Creede's Lawless Element
While people were flocking to what would later be incorporated as the town of Creede, the City of Denver was cleaning up its lawless element. Many of Denver’s criminals fled from prosecution and settled in Creede. Among the bad crowd was Jefferson Randolph Smith II, better known as “Soapy” Smith. Soapy got his nickname from a con in which he sold bars of soap with prize money of $100 hidden in the wrapper. Many people bought the bars of soap hoping to win the prize, but it was set up so only members of Soapy’s gang would get the money.
Soapy’s skill as a confidence man put him at the head of the criminal syndicate in Denver. He ran many of the gambling operations in the city where his poker tables and shell games seperated many men from their money. In 1892, Denver’s leaders sought to close the gambling dens. When the heat turned on, Soapy gathered several of his gang and moved to Creede. There he obtained leases at several of the establishments on Main Street, and started to build his next criminal empire.
Although Creede had a reputation for being less violent than other camps, violence did happen. An assasination attempt inside of Soapy’s own club, The Orleans, left one of his friends with both of his thumbs blown off. The most significant death to happen in Creede, Colorado was that of Robert Ford.
Ford was a member of the infamous James-Younger Gang, led by outlaw Jesse James. In 1882, while in Jesse’s home in Missouri, Ford shot Jesse in the back of the head, killing one of the most famous figures of the old west. Ford was convicted and sentenced to hang for the murder, but was spared by the Governor.

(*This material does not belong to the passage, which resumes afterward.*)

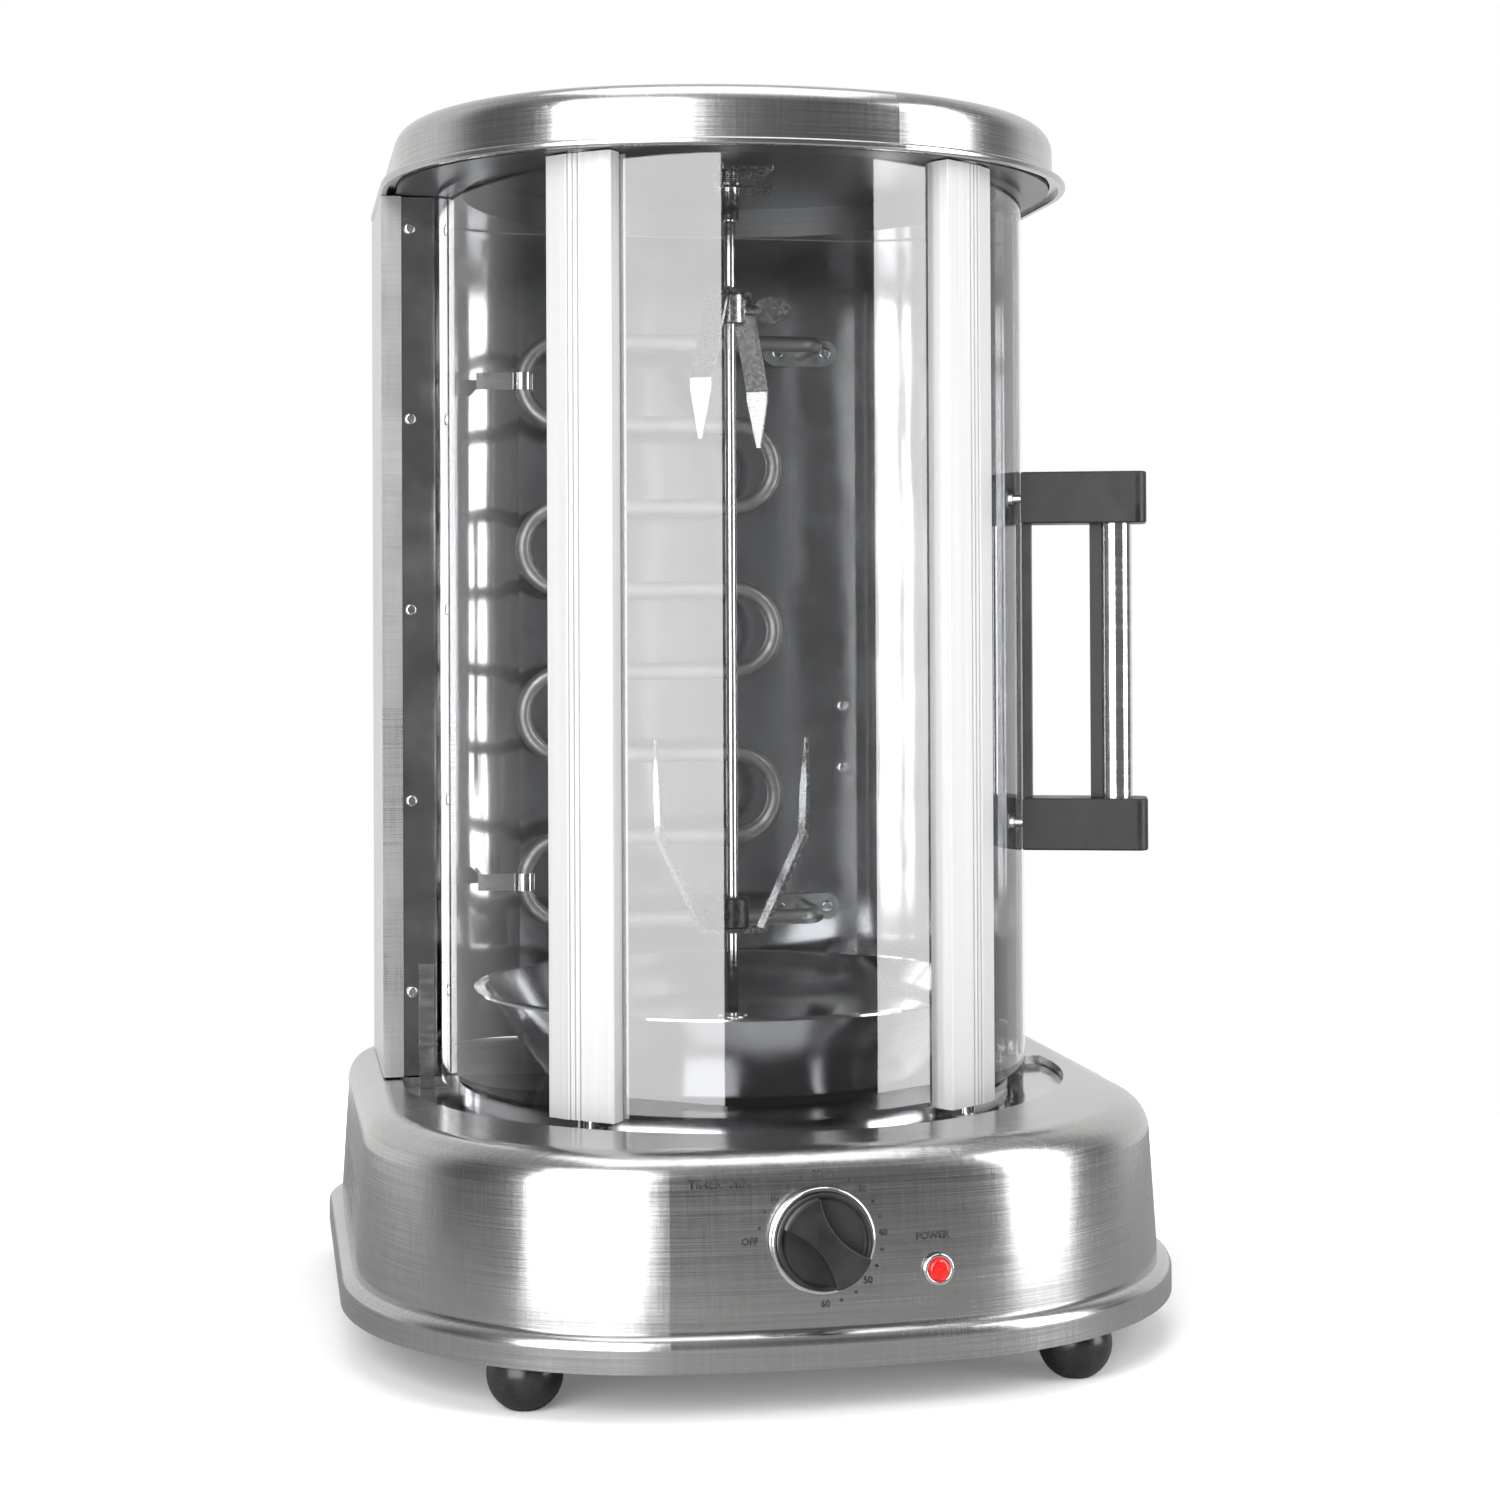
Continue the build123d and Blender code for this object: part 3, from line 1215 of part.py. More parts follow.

Because of the unpopular nature of his crime, Ford had to flee Missouri and ended up settling in Creede where he built a saloon and became a member of the Soapy Smith Gang. In June of 1892, a major fire ripped through Creede’s business center destroying many buildings including Ford’s saloon. Some residents blamed the already unpopular Ford for the fire, but Ford was not deterred, reopening his business in a tent.
On June 8, 1892, a miner named Edward O’Kelly walked into the tent saloon. Ford’s back was turned, so O’Kelly called out his name. Ford spun around and into the dual blast of O’Kelly’s double barrel shotgun. Ford died instantly and was initially buried in Creede, and then moved to his home of Missouri. O’Kelly was charged with the murder, but Soapy helped get him off by convincing the townspeople he was a hero.
O’Kelly was killed by a policeman in 1904. Soapy Smith met a similar violent end while facing down a crowd of vigilantes on the docks of Skagway, Alaska while building his third criminal empire. Two other Old West icons who resided in Creede during its heyday were Bat Masterson and Calamity Jane.
Silver Mining Legacy
While the drama of a mining camp was unfolding in town, the mines just kept producing. Everytime a prospector found silver, he sold his stake to a mining company that would bring in scores of men working 12 hour shifts. As the miners dug deeper and deeper, they would inevitably strike water, flooding the tunnels. Even more men were employed by pumping companies to keep the miners in work.
The King Solomon mine produced five million ounces of silver in 1892. Gold and zinc were also found in the area, but not in the quantities silver was.
But the boom time for Creede would be very short lived. In 1893 the great silver crash resulted in a nation-wide depression. The price of silver dropped making mining the metal a losing venture. Nicholas Creede had already moved on with the money he earned and eventually went to Los Angeles where he died of a morphine overdose a few years later.
People began to empty out of Creede to look for other sources of income. The population dropped by some 2,000 people in less than a year. Some hardrock mining did continue, and Creede never became a complete ghost town. In the 1920’s many of the old mines were reopened, and by 1935 some 500,000 pounds of silver were being hauled out of the area every few weeks. The Homsetake Mine, the last remaining one in the area finally closed in 1985.
Today, Creede has returned to its roots as a tourist destination, including restaurants, hotels, and year round activities. It has around 250 year round residents.